A robust approach for finding conceptually related queries using feature selection and tripartite graph structure
Journal of Information Science
Published online on March 18, 2013
Abstract
The information explosion on the Internet has placed high demands on search engines. Despite the improvements in search engine technology, the precision of current search engines is still unsatisfactory. Moreover, the queries submitted by users are short, ambiguous and imprecise. This leads to a number of problems in dealing with similar queries. The problems include lack of common keywords, selection of different documents by the search engine and lack of common clicks etc. These problems render the traditional query clustering methods unsuitable for query recommendations. In this paper, we propose a new query recommendation system. For this, we have identified conceptually related queries by capturing users’ preferences using click-through graphs of web search logs and by extracting the best features, relevant to the queries, from the snippets. The proposed system has an online feature extraction phase and an offline phase in which feature filtering and query clustering are performed.
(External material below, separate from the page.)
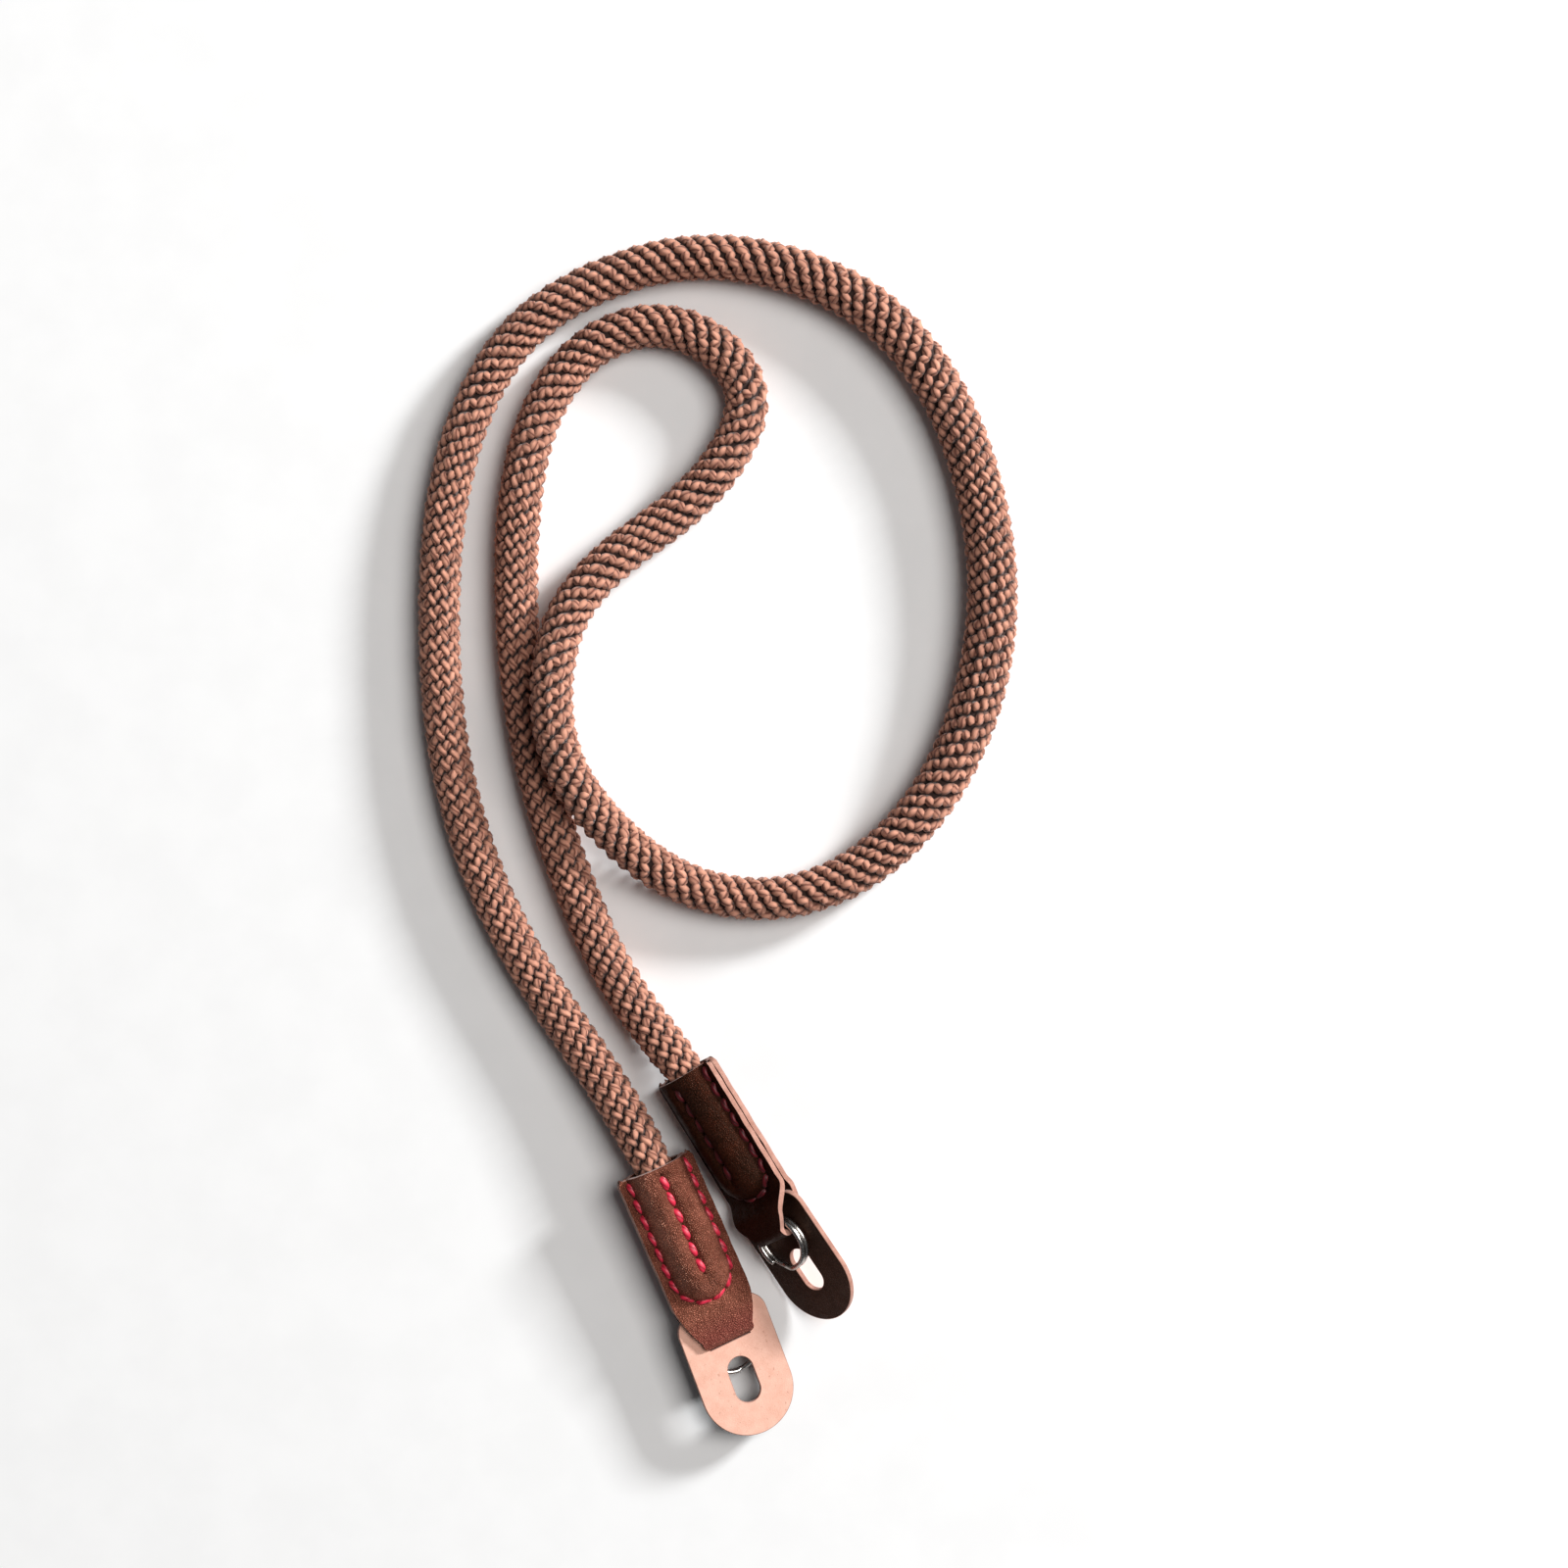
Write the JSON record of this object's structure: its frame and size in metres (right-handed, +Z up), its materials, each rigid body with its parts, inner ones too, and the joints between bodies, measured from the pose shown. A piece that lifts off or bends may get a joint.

Query clustering is carried out by a new tripartite agglomerative clustering algorithm, Query-Document-Concept Clustering, in which the documents are used innovatively to decouple queries and features/concepts in a tripartite graph structure. This results in clusters of similar queries, associated clusters of documents and clusters of features. We model the query recommendation problem in four different ways. Two models are non-personalized and personalized content-ignorant models. Other two are non-personalized and personalized content-aware models. Three similarity measures are introduced to estimate different kinds of similarities. Experimental results show that the proposed approach has better precision, recall and F-measure than the existing approaches.